## RAW DATA
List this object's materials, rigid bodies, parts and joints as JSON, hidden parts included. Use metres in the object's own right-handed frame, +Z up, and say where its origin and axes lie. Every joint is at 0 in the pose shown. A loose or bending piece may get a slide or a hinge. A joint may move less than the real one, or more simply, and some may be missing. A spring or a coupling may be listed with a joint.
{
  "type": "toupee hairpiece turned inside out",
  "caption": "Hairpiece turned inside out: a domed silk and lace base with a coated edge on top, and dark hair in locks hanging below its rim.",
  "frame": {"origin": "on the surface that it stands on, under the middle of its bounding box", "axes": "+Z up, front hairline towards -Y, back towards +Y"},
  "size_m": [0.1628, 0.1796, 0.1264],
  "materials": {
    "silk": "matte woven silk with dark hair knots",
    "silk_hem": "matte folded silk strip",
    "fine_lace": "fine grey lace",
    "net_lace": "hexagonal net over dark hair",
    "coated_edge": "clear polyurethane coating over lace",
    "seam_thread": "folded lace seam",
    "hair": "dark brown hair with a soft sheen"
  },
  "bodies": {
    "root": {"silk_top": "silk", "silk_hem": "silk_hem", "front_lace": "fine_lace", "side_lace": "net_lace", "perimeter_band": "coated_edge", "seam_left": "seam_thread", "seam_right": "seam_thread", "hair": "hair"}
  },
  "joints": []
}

==

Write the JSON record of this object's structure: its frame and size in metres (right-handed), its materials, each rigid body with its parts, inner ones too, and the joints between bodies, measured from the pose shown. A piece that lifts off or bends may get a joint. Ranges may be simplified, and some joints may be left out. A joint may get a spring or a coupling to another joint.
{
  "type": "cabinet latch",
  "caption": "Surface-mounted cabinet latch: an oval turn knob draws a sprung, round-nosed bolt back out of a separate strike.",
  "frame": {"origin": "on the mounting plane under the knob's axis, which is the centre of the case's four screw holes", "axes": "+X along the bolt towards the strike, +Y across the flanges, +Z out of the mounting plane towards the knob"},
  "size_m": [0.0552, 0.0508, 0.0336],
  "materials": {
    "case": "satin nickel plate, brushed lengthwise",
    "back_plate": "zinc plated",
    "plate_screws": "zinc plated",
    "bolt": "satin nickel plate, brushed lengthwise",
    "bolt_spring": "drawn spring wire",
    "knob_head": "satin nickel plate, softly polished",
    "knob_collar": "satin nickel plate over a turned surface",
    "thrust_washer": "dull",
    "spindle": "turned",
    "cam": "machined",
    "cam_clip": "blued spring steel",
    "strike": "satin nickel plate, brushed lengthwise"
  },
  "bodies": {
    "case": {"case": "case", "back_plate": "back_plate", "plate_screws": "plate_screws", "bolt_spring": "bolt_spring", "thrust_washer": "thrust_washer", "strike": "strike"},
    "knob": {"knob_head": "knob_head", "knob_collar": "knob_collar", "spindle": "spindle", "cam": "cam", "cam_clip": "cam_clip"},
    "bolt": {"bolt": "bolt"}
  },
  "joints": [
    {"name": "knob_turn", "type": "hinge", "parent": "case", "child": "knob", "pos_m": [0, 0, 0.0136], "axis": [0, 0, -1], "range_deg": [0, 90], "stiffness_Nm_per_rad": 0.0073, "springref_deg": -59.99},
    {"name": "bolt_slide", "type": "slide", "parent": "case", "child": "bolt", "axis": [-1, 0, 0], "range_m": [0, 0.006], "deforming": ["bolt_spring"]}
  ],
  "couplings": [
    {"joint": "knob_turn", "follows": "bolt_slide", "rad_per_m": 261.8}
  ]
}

## EXERCISE PROMPT
Select the lines in this material that hold the word "joints", leaving none out.

## ANSWER TO THIS PROBLEM
List this object's materials, rigid bodies, parts and joints as JSON, hidden parts included. Use metres in the object's own right-handed frame, +Z up, and say where its origin and axes lie. Every joint is at 0 in the pose shown. A loose or bending piece may get a slide or a hinge. A joint may move less than the real one, or more simply, and some may be missing. A spring or a coupling may be listed with a joint.
  "joints": []
Write the JSON record of this object's structure: its frame and size in metres (right-handed), its materials, each rigid body with its parts, inner ones too, and the joints between bodies, measured from the pose shown. A piece that lifts off or bends may get a joint. Ranges may be simplified, and some joints may be left out. A joint may get a spring or a coupling to another joint.
  "joints": [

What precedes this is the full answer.